観光資源も漁業も生活もメチャになってしまった深刻度合いの深さに衝撃されたまま、かの高名な一語「地の塩」ではないけども、近所のスーパーの応援セールで北陸方面のモノを買ったりするしかなかった1月ながら、続々更新される諸々なニュースの量に押されて、現在進行形の苦痛であるハズなのに、亡くなった方の四十九日もまだ済んでいないというのに、早や風化が進行しているようにも思えたり。
ヴィム・ベンダースの『PERFECT DAYS』をシネマクレールで見終え、たかちゃんの店で吞みつつ夕食をとってるうちに、やたら『ベルリン・天使の詩』を観たくなる。
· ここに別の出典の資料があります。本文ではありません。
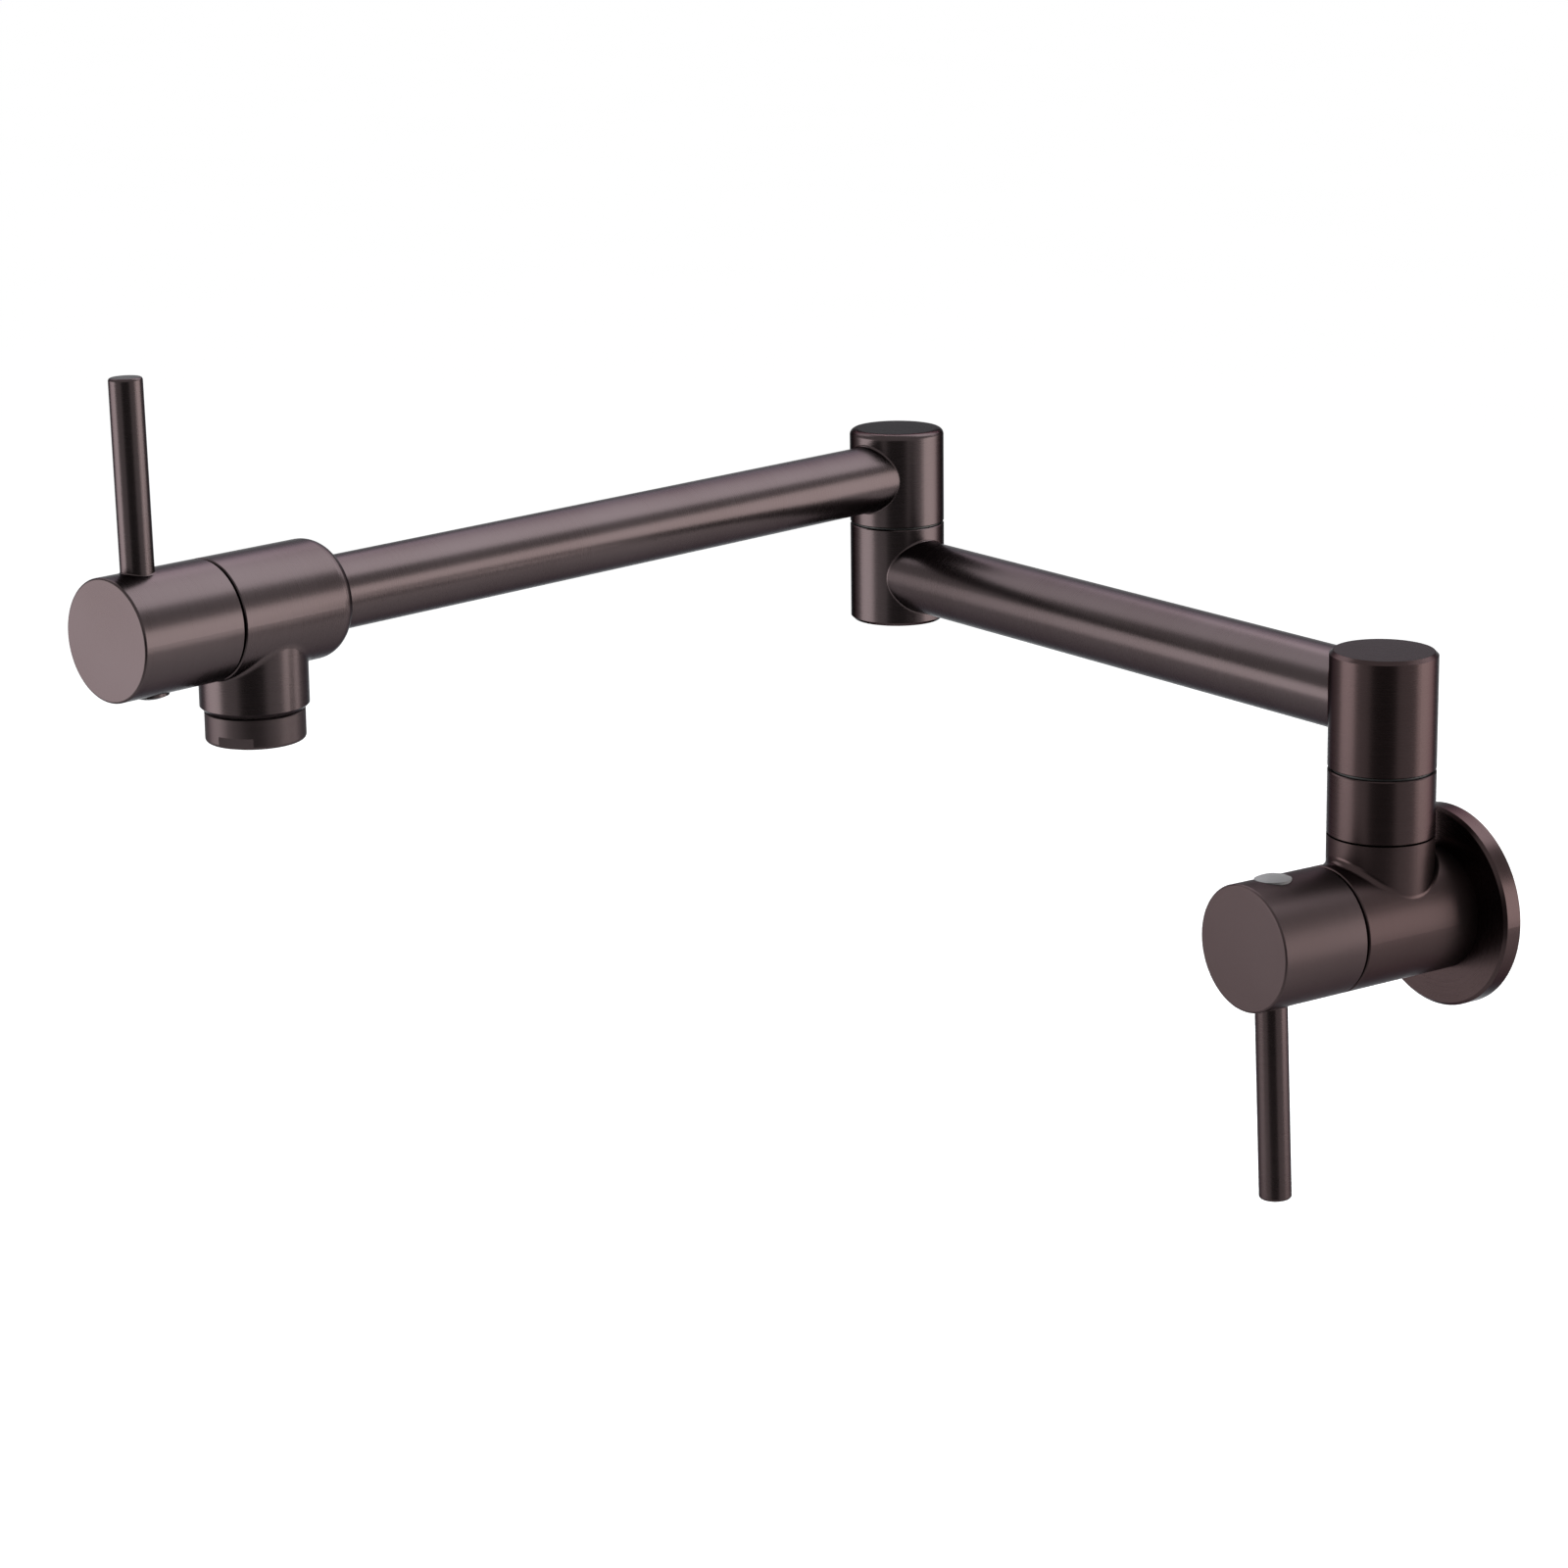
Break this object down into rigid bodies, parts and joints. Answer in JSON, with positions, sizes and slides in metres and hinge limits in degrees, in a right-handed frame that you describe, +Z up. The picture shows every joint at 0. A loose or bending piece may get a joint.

“受け入れる”という一語とその行為がたえず明滅し、起承転結の物語ではなく、静かな力強さみたいなものを心が欲しがっている。
たしかDVDがあったはずと帰宅後に書棚を探したけど見つからない。
探すのをやめたら出てくるかもと一夜置いてみたけど、出てこない。
なので翌々日にBlu-ray買ったけど、チャチャッと観るような映画じゃないんで、こちらの気分とピタリ符合した頃合いを待つことに、する。
その代わりと云っちゃ~なんだけど、『PERFECT DAYS』で石川さゆりの横でギター伴奏していたあがた森魚のアルバムを連続で聴き、引いて満ち、満ちては退く、彼の海の波間に漂う。
あがたは昨年11月末頃に「海洋憧憬映画週間」(仮題)という新アルバムのリリースを予定し、ご本人と当方のやりとりの中、その内の一曲をサンプルとして頂戴してもおり、期待を濃くしていたけれど、別アルバムに差し替えられ、1月になって販売を開始している。
そのあたりの彼の心境の変化変遷をたどる必要はないけども、いみじくも結果としては、日本海側と太平洋側の相異はあれど、寒々として荒れた海洋光景のジャケットが、能登半島の津波を含む震災とかぶさって……、この1月というヒトツキの流れをいっそう印象づけてくれた。